Michael Spence is Senior Professor of Economics at Università Bocconi and SDA Bocconi School of Management.
He is also a senior fellow at Stanford University's Hoover Institution and the Philip H. Knight Professor Emeritus of Management in the Graduate School of Business. Spence is also a Commissioner for the Global Commission on Internet Governance. Additionally, Spence is also a member of the Berggruen Institute's 21st Century Council.
His research activity is focused on job-market signaling model, which inspired research into this branch of contract theory.
Spence attended Princeton University as an undergraduate student and graduated summa cum laude with a B.A. in philosophy in 1966, completing a senior thesis titled "Freedom and Determinism". Spence then studied at Magdalen College, University of Oxford as a Rhodes Scholar, and received a B.A./M.A. in mathematics in 1968. Spence then began graduate studies in economics at Harvard University with the support of a Danforth Graduate Fellowship in the fall of 1968. He received a Ph.D. in economics in 1972, completing a dissertation titled "Market signalling" under the supervision of Kenneth Arrow and Thomas C. Schelling.

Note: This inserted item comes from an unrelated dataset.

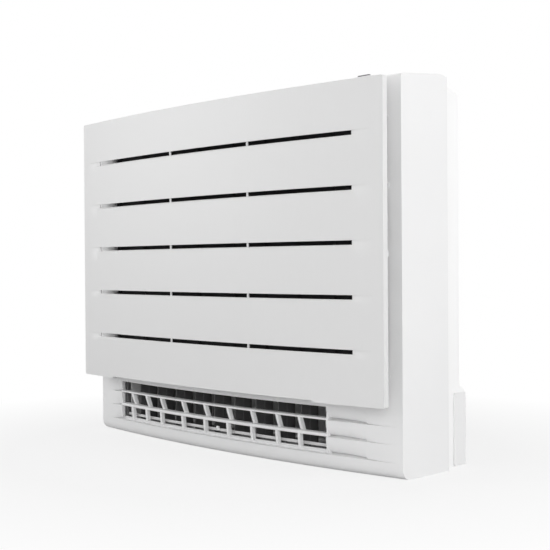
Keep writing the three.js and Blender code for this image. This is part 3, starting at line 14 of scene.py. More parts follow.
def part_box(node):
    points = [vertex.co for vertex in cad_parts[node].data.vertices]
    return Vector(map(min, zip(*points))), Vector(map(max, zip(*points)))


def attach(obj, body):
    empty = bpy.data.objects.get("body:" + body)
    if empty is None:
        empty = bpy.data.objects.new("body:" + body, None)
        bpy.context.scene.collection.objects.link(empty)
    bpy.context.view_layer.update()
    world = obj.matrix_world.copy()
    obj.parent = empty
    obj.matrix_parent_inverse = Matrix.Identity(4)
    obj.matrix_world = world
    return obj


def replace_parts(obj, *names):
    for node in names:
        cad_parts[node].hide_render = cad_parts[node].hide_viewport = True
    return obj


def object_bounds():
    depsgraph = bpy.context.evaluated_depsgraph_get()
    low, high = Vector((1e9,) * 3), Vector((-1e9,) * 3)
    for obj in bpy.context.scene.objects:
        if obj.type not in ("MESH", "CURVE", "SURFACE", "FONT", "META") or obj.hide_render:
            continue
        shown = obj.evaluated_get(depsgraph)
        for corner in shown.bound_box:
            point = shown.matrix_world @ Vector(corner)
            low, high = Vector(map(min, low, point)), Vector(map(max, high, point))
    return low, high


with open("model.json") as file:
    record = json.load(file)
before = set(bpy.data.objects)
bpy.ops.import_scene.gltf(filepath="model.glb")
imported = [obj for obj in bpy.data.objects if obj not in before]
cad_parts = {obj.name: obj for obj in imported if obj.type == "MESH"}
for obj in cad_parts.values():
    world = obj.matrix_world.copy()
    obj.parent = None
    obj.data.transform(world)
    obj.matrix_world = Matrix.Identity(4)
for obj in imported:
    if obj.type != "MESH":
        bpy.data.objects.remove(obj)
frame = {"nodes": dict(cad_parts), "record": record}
cad_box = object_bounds()

MM = 0.001

# ---- Sizes, read from the frame where it holds them ---------------------------------------
LOW, HIGH = (np.array(corner) for corner in cad_box)
HALF = HIGH[0]
FRONT = LOW[1]
HEIGHT = HIGH[2]


def node_box(name):
    low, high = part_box(name)
    return np.array(low), np.array(high)


PANEL_LOW, PANEL_HIGH = node_box("front_panel")
PANEL_HALF = PANEL_HIGH[0]
PANEL_BOTTOM = PANEL_LOW[2]
PANEL_TOP = PANEL_HIGH[2]
PANEL_BOW = 24.1 * MM  # how much further back its ends lie than its middle
PANEL_RETURN = 9.5 * MM  # how far its border folds back
PANEL_WALL = 2.6 * MM
PANEL_CORNER = 3 * MM
LUG_AT = 250 * MM  # each hinge's distance from the middle
LUG_HALF = 4 * MM
EYE_Y, EYE_Z = FRONT + 35 * MM, PANEL_BOTTOM + 10 * MM  # the hinge line
EYE_RADIUS = 6 * MM
EAR_RADIUS = 5 * MM
EAR_GAP = 1 * MM
EAR_WIDTH = 4 * MM

BODY_STANDOFF = 37.1 * MM
BODY_BOW = 27.1 * MM
WALL = 2.5 * MM
CASING_BACK = node_box("front_casing")[1][1]
TOP_CREST = CASING_BACK - 18.5 * MM  # where the top stops rising and rolls over
TOP_SLOPE = 0.095
TOP_CURL = 10
SOFT_EDGE = 0.5 * MM
SHARP_ANGLE = math.radians(32)  # edges that turn by more than this are rounded
WELD_DISTANCE = 0.02 * MM
JOINT_LINE = 0.12 * MM  # the width of a step's edge, and of the line between two skins
CORNER_STEPS = np.array([0.3, 0.6, 1])  # stations across a rounded corner, in its radius

SLOT_FIRST, SLOT_PITCH = 74.5, 80  # from the panel's top to the first slot, in mm
SLOT_TOPS = PANEL_TOP - (SLOT_FIRST + SLOT_PITCH * np.arange(5)) * MM
SLOT_HEIGHT = 6.5 * MM
SLOT_ENDS = (-314 * MM, 318.5 * MM)
SLOT_RIBS = (-84 * MM, 110 * MM)
SLOT_RIB = 3 * MM
SLOT_FADE = 36 * MM
SLOT_RECESS = 1.9 * MM
SLOT_CHAMFER = 2.4 * MM
NOTCH = (-268 * MM, 244 * MM, 2.8 * MM)  # in the foot: its ends and its height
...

He is the author of three books and 50 articles, and has also been a consistent contributor to Project Syndicate, an international newspaper syndicate, since 2008. Spence was awarded the David A. Wells Prize for outstanding doctoral dissertation in 1972. Together with George A. Akerlof and Joseph E. Stiglitz, Spence is a co-recipient of the 2001 Nobel Memorial Prize in Economic Sciences, "for their analyses of markets with asymmetric information."